Sunday Worship will be at 10am beginning January 4, 2026
“Blessed Are You”
Matthew 5:1-12
February 1, 2026
Rev. Rebecca DePoe
We all woke up on Monday morning to the news that Pittsburgh had received 11.2 inches of snow. While we were grateful we didn’t lose electricity or heat like some of our siblings in the South did. We looked out our windows to see that everything we used to rely on- roads, schedules, routines- just… stopped working.
No one could get anywhere until their streets were plowed. And once our streets were plowed. It took hours to dig our cars out of the snow piled on them by the snowplows. All our carefully laid and communicated plans were canceled. And the people who are usually the most prepared, weren’t necessarily the ones who fared the best.
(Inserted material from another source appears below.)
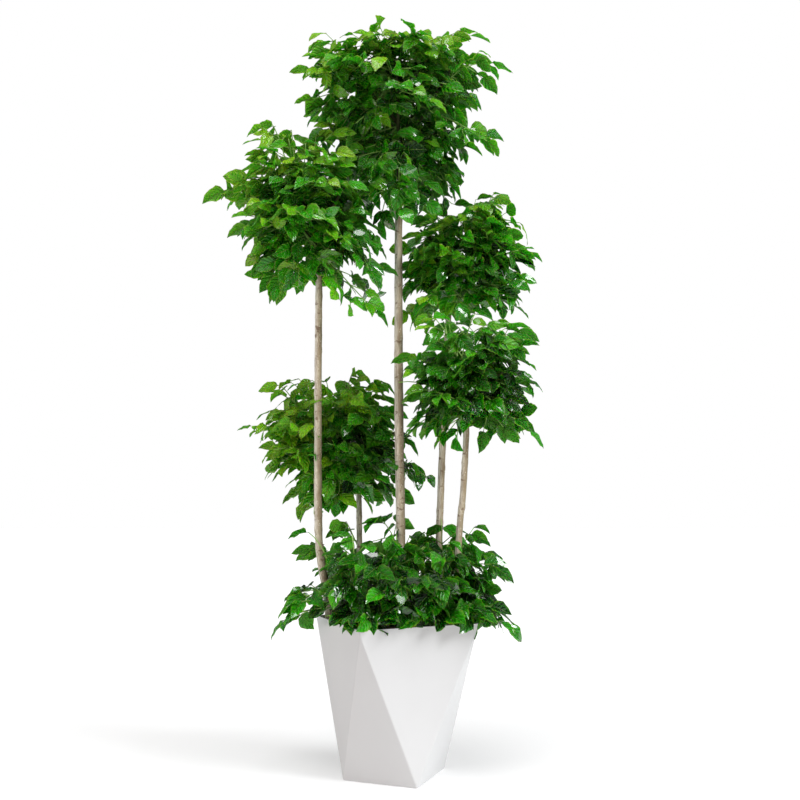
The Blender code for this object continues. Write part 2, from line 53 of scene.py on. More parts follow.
# Camera, fitted to the planter's corners in the photograph
CAMERA_AT = (0.0125, -2.600, 0.696)
CAMERA_TILT = math.radians(4.04)
CAMERA_LENS = 48.86
SENSOR = 36.0

# Studio light
ROOM_LIGHT = 0.11
KEY_DIRECTION = (-0.80, 0.43, -0.50)
KEY_STRENGTH = 2.85
KEY_SPREAD = math.radians(26)
KEY_COLOUR = (0.96, 0.98, 1.0)
OVERHEAD_DIRECTION = (0.10, 0.30, -1.0)
OVERHEAD_STRENGTH = 2.5
OVERHEAD_SPREAD = math.radians(38)
FILL_DIRECTION = (0.80, 0.90, -0.15)
FILL_STRENGTH = 0.66
FILL_SPREAD = math.radians(34)
FILL_COLOUR = (1.0, 0.79, 0.73)
FLOOR_REACH = 12.0
FLOOR_GLOW = 0.46

# Meshes: points closer than this are one, and a face whose normal rises past this is no side
WELD = 1e-6
SIDE_SLOPE = 0.9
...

But something else happened, too.
The world got quieter.
The usual rush of Monday mornings slowed down. School was canceled. Employees were told to work remotely. We shifted our expectations for the day. And we were reminded- whether we wanted to be or not- of how much of our lives exist outside of our control.
Snow has a way of revealing that. It levels things out. It exposes our limits. And sometimes, it gently invites us to receive help we didn’t plan on needing.
When Jesus sees the crowds in Matthew’s Gospel, he doesn’t begin by telling them how to fix their lives or get things back on track. He sits down and he starts speaking of blessings. Not to the people who have it all figured out- but to those who know their limits. To the poor in spirit. To those who mourn. To the hungry. To the weary. And the blessing he offers is surprisingly simple: Blessed are you.
When Jesus begins to speak in Matthew’s Gospel, he doesn’t raise his voice or issue commands. He simply sits down and names a quiet reversal of the world as we usually understand it. He looks out at a crowd made up of ordinary, tired, uncertain people and calls blessed the very ones who rarely feel that way.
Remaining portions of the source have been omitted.